Ed eccoci a un nuovo sciopero della CGIL, definito “generale”, ma privo dell’adesione di CISL e UIL, le altre due grandi confederazioni storiche del lavoro italiano. A fianco di Landini si schierano invece i sindacatini dell’antagonismo, quelli che da sempre considerano i contratti collettivi un compromesso inutile. In fondo, l’attuale segretario della CGIL non è mai stato lontano da questa visione: è spesso l’ultimo a convincersi di un accordo, e quando lo fa è più per necessità che per convinzione.

Eppure, il sindacalismo autentico, in Italia come in ogni paese libero nel mondo, si fonda proprio sul compromesso: la contrattazione tra lavoratori e imprese, tra interessi particolari e interessi generali quando si contratta con i governi.

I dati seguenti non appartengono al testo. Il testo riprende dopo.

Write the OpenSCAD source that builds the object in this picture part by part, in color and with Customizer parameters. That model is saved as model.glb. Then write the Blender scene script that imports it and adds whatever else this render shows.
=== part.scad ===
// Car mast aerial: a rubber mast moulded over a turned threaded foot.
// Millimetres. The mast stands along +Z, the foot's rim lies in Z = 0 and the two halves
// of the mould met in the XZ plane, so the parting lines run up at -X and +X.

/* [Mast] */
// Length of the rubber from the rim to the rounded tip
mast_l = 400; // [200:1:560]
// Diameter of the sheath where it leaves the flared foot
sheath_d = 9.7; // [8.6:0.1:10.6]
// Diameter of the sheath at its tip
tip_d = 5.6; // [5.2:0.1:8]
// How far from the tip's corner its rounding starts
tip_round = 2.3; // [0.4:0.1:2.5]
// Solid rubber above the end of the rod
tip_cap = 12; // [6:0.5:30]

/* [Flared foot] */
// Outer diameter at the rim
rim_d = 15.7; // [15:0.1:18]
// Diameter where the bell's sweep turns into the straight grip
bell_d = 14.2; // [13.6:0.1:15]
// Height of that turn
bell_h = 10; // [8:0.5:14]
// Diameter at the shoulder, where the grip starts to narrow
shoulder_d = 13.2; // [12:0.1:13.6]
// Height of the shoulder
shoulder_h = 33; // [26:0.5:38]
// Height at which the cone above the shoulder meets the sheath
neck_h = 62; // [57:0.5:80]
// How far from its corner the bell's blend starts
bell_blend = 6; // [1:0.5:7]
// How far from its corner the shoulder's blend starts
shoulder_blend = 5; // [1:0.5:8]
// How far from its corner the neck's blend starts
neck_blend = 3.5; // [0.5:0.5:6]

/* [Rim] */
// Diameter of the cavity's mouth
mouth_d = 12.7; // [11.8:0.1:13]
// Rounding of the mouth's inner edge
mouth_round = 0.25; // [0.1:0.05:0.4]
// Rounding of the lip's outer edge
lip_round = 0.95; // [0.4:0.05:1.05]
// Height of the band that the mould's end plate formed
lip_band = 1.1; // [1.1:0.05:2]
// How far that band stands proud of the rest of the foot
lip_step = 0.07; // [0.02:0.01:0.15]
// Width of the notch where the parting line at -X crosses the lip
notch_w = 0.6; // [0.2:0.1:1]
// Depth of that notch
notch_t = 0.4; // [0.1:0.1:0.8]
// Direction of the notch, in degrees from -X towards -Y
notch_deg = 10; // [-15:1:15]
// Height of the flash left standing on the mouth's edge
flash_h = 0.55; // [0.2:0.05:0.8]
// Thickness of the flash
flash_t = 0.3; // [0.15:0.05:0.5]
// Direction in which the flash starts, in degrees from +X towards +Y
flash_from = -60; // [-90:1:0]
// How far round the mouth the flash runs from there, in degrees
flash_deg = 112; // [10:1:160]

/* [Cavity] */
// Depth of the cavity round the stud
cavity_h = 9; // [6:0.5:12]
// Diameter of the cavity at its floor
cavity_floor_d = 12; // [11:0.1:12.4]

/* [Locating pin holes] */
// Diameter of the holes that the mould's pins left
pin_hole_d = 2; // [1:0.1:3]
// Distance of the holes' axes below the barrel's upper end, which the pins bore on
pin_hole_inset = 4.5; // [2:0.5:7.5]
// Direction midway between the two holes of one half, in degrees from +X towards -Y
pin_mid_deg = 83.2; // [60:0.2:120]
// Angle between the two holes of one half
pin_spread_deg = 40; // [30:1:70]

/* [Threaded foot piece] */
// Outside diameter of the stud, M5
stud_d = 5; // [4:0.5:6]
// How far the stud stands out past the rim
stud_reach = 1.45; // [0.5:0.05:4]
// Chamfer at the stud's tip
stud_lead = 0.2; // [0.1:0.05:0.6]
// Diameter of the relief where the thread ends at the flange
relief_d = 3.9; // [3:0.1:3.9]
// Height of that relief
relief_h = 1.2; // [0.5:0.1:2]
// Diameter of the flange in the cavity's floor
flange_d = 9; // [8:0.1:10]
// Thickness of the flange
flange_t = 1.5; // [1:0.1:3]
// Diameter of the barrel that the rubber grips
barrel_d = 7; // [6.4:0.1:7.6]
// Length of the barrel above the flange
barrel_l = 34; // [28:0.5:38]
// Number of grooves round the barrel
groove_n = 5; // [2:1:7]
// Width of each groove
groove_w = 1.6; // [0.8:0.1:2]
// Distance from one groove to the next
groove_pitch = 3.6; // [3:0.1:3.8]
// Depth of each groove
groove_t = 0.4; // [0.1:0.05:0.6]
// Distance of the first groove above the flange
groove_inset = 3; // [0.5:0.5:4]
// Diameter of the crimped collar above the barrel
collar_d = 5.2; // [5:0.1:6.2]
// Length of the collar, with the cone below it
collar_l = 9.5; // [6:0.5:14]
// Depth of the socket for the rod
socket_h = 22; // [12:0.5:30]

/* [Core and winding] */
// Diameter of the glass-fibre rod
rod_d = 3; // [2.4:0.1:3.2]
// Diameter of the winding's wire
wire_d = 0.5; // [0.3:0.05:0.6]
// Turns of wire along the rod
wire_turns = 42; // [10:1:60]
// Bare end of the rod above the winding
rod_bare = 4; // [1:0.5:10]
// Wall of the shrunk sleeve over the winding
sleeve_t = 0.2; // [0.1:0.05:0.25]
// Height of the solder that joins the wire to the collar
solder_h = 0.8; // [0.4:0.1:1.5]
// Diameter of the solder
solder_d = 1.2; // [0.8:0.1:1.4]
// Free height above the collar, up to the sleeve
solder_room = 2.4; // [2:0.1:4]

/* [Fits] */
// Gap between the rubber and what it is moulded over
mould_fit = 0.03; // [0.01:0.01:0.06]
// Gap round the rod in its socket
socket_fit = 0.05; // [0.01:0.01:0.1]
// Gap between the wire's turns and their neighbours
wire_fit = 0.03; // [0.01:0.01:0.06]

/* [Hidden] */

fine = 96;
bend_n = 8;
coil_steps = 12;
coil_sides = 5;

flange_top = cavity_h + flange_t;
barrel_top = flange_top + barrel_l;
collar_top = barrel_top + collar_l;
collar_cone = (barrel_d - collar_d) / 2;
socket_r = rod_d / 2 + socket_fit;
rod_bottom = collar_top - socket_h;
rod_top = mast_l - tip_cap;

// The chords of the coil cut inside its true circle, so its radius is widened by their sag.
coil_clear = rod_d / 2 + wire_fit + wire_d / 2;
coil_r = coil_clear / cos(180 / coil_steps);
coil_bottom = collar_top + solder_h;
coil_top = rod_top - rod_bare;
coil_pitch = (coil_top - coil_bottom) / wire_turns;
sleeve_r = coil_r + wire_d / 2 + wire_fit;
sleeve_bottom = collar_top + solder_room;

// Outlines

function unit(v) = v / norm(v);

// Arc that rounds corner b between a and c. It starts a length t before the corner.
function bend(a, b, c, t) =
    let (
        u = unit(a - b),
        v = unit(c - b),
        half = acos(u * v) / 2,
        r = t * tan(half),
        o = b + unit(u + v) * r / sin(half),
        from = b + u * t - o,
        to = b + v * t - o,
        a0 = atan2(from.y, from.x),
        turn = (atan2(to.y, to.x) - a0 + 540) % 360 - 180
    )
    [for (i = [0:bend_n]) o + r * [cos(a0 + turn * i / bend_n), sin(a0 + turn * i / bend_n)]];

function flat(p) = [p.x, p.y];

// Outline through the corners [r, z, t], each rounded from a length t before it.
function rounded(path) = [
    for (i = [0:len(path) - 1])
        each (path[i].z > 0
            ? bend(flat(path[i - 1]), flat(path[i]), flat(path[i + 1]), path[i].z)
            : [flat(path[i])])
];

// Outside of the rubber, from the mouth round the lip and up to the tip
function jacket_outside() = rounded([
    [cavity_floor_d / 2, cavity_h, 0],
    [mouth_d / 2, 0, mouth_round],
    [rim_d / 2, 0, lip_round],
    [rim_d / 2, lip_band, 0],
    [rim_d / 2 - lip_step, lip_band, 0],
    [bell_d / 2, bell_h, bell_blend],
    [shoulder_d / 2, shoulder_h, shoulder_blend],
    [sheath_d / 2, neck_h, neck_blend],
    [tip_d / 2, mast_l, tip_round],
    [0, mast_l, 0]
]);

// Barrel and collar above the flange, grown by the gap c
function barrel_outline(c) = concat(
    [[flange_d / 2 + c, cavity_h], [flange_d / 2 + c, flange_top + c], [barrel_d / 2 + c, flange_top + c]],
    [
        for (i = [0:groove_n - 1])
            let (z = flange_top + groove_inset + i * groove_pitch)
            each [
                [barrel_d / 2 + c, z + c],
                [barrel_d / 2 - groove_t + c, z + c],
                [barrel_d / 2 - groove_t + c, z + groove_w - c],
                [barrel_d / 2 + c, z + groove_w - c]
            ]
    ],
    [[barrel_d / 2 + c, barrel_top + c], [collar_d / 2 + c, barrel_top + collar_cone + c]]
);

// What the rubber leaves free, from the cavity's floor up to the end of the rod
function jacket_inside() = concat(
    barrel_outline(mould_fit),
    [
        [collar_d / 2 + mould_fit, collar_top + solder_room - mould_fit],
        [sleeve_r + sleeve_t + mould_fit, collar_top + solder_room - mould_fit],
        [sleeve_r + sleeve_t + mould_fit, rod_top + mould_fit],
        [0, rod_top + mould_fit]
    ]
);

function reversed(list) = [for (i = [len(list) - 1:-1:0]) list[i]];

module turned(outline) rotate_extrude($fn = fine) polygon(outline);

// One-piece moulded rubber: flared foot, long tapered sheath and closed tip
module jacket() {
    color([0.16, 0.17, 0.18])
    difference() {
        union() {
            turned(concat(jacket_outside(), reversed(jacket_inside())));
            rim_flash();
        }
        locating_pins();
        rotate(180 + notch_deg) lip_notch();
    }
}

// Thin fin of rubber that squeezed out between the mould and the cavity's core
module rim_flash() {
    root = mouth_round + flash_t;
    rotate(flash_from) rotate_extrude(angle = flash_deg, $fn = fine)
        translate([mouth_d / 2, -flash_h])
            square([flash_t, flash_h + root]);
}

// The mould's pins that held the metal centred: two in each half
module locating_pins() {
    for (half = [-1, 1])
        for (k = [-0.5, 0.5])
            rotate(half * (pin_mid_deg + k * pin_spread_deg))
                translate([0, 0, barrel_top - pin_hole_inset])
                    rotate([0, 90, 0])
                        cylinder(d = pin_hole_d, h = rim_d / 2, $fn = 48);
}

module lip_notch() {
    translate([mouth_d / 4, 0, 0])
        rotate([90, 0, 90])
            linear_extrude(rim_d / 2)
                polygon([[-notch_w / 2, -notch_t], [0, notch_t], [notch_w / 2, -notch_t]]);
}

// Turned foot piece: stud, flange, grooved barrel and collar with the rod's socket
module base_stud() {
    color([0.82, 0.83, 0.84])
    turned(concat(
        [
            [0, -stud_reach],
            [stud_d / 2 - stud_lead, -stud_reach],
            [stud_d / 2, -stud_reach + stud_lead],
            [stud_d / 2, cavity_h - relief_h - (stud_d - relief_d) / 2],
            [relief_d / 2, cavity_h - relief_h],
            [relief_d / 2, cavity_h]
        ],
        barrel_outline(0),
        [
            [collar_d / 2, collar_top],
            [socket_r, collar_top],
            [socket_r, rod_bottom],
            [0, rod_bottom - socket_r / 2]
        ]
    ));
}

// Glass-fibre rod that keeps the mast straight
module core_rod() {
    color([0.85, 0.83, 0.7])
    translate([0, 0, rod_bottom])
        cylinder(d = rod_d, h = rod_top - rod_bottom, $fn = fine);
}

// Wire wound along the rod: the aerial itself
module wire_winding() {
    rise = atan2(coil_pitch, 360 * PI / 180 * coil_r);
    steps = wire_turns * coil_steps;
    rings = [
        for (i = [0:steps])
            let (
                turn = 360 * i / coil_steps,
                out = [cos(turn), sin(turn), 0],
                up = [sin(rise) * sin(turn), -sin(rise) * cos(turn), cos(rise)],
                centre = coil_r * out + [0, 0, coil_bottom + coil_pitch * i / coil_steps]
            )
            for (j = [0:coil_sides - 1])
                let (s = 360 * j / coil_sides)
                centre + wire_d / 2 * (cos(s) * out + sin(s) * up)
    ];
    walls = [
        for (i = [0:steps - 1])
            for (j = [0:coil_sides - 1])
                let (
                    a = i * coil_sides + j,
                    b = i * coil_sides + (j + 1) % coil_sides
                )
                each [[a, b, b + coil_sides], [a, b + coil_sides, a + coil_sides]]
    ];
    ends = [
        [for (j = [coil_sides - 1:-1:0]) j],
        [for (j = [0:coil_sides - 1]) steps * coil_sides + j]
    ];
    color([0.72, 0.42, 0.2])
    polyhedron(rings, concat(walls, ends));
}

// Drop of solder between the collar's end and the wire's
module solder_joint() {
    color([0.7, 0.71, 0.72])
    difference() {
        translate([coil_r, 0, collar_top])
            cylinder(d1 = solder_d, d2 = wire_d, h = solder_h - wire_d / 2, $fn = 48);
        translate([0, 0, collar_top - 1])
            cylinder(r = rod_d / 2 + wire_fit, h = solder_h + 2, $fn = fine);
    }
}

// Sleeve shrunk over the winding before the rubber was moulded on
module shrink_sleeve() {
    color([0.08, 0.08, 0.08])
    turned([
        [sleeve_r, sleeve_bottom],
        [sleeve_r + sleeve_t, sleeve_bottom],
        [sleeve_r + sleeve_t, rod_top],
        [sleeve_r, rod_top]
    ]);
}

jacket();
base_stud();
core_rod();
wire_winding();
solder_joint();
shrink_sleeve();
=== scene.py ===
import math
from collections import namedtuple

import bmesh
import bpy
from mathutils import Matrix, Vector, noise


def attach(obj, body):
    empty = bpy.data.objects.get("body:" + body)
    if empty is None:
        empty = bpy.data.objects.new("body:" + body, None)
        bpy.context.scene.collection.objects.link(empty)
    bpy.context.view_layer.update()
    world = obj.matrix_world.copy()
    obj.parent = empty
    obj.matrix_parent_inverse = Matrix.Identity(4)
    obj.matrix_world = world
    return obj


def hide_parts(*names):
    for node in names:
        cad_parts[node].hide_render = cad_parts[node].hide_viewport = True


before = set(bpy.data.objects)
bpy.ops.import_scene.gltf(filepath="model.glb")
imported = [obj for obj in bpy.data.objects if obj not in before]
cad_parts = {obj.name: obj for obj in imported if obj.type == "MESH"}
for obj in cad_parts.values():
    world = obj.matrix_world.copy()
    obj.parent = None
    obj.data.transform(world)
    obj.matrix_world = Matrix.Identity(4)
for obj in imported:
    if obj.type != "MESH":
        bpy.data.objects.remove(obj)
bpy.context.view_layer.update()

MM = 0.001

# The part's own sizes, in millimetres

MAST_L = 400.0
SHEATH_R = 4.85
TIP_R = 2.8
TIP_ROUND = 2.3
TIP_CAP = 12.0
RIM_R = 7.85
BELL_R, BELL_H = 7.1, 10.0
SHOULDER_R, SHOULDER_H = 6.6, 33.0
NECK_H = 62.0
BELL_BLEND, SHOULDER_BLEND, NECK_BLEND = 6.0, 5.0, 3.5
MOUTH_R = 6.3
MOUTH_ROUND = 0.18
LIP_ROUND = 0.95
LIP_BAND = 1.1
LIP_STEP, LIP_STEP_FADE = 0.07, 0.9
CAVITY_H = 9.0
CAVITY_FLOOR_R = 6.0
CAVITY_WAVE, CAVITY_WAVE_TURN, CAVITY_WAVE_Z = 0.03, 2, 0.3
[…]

Un contratto collettivo non è una resa, ma l’esercizio maturo della rappresentanza. Negarlo significa smarrire la funzione stessa del sindacato. Così, per la prima volta nella storia repubblicana, si consuma una frattura profonda tra CGIL, CISL e UIL. Al posto dell’unità sindacale, ecco una saldatura inedita tra la CGIL e le sigle antagoniste, in nome di una protesta permanente. È un salto nel buio che mette a rischio la credibilità e la solidità delle associazioni dei lavoratori, già logorate dall’onda lunga del populismo e dalla disaffezione verso le mediazioni. Senza una bussola comune, il movimento sindacale rischia di trasformarsi in una tribuna di scontenti, incapace di produrre risultati e destinata a inseguire l’emotività del momento più che il progresso reale delle condizioni di vita.

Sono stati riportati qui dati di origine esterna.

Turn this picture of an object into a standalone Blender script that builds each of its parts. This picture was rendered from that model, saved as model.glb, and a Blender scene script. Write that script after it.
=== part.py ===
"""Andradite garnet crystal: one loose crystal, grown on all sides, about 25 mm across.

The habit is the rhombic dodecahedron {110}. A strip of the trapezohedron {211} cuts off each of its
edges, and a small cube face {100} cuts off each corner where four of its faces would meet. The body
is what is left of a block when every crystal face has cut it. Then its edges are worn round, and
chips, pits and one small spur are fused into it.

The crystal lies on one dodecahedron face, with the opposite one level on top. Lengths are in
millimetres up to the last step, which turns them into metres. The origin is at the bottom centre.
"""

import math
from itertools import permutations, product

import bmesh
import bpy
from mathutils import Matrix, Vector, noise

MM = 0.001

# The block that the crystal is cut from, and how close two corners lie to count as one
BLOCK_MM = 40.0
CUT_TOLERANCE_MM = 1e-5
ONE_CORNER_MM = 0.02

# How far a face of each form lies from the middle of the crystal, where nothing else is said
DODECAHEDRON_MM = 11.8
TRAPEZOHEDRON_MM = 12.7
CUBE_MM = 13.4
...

In questo contesto, lo sciopero si innesta su una legge di bilancio costruita sotto il vincolo europeo del non indebitamento, anzi con l’obiettivo di iniziare a ridurre il debito. È una manovra certo modesta sul fronte dello sviluppo, povera di investimenti, ma non priva di segnali positivi: il taglio delle aliquote sul lavoro dipendente, la detassazione degli aumenti contrattuali – una scelta inedita – e l’ampliamento del salario di produttività. Tutto finanziato attingendo agli extra-profitti delle banche, che in un paese normale dovrebbero restituire ai risparmiatori parte dei margini ottenuti dai loro depositi. Questa verità, dovrebbe mettere in luce l’attenzione avuta sui salari e sulla prospettiva ulteriore di svilupparli attraverso la valorizzazione della produttività.

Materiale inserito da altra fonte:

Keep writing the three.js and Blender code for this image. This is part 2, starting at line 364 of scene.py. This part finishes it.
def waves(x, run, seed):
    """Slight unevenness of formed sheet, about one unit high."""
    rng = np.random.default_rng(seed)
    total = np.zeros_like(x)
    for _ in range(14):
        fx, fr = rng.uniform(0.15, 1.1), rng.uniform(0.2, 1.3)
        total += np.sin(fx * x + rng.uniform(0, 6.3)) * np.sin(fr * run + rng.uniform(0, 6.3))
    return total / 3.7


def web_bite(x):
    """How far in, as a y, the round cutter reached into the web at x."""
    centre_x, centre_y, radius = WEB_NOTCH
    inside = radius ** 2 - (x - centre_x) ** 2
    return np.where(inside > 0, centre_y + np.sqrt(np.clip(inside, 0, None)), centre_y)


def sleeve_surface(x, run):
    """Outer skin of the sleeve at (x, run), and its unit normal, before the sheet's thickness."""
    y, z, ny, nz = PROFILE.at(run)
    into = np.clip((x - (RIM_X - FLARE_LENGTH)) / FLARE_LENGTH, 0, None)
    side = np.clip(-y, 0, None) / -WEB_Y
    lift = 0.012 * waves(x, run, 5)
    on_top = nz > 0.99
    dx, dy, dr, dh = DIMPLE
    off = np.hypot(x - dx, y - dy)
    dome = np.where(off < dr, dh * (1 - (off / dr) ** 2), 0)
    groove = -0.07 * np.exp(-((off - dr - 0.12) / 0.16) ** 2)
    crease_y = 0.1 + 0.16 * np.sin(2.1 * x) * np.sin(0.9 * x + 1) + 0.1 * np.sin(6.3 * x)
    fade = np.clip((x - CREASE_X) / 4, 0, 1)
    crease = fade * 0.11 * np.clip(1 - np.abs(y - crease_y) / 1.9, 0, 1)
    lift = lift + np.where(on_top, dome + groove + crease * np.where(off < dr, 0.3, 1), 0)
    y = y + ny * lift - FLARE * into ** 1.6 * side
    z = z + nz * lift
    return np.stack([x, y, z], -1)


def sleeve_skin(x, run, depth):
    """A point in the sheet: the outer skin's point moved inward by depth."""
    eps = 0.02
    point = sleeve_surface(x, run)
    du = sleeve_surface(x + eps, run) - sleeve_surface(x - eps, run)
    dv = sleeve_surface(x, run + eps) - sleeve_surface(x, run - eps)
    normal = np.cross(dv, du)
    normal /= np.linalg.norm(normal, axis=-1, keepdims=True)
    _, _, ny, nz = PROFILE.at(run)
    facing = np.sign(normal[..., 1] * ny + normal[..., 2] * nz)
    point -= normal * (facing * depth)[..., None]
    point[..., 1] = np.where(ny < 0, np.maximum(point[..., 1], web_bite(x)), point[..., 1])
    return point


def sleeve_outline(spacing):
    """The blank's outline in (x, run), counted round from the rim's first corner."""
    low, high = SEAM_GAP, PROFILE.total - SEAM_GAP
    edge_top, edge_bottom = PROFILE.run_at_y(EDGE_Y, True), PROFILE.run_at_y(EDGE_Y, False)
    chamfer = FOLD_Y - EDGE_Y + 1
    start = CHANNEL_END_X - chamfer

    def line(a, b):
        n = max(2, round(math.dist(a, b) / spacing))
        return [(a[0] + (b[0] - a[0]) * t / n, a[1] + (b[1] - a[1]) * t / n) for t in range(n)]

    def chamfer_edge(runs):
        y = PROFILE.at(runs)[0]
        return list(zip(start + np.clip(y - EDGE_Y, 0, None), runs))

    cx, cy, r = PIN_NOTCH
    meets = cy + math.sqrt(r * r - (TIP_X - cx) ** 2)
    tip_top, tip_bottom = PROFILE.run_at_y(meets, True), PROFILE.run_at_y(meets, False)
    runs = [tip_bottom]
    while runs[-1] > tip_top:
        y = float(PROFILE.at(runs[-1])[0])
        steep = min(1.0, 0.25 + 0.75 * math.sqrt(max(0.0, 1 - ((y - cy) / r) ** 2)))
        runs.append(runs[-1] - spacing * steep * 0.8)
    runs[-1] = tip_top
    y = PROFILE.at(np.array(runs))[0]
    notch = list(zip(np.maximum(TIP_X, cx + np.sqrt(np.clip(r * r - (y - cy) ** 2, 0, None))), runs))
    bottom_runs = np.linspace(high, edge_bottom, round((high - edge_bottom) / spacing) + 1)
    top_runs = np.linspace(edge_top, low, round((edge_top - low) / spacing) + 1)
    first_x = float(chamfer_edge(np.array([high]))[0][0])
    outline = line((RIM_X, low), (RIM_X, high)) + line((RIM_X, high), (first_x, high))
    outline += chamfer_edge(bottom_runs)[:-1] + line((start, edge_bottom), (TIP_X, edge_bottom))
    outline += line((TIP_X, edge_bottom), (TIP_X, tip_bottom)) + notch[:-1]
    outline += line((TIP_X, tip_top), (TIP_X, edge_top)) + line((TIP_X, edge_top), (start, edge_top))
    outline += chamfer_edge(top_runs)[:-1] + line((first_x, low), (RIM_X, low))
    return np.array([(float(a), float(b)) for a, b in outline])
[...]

E allora perché tanta ostilità? Si può e si deve discutere di più e meglio, certo. Ma il dissenso responsabile non si esprime con slogan vuoti come la patrimoniale o il salario minimo, agitati come bandiere di una sinistra senza progetto. Servirebbe invece un vero patto sociale sulla produttività e sulla crescita, un terreno di confronto serio e riformatore. Scioperare contro tutto e tutti, oggi, non è lotta: è testimonianza sterile, e pericolosa. Il rischio è che, nell’illusione di difendere i lavoratori, si finisca per indebolirli ulteriormente: un sindacato isolato dal resto della rappresentanza sociale diventa un megafono di protesta, non uno strumento di cambiamento.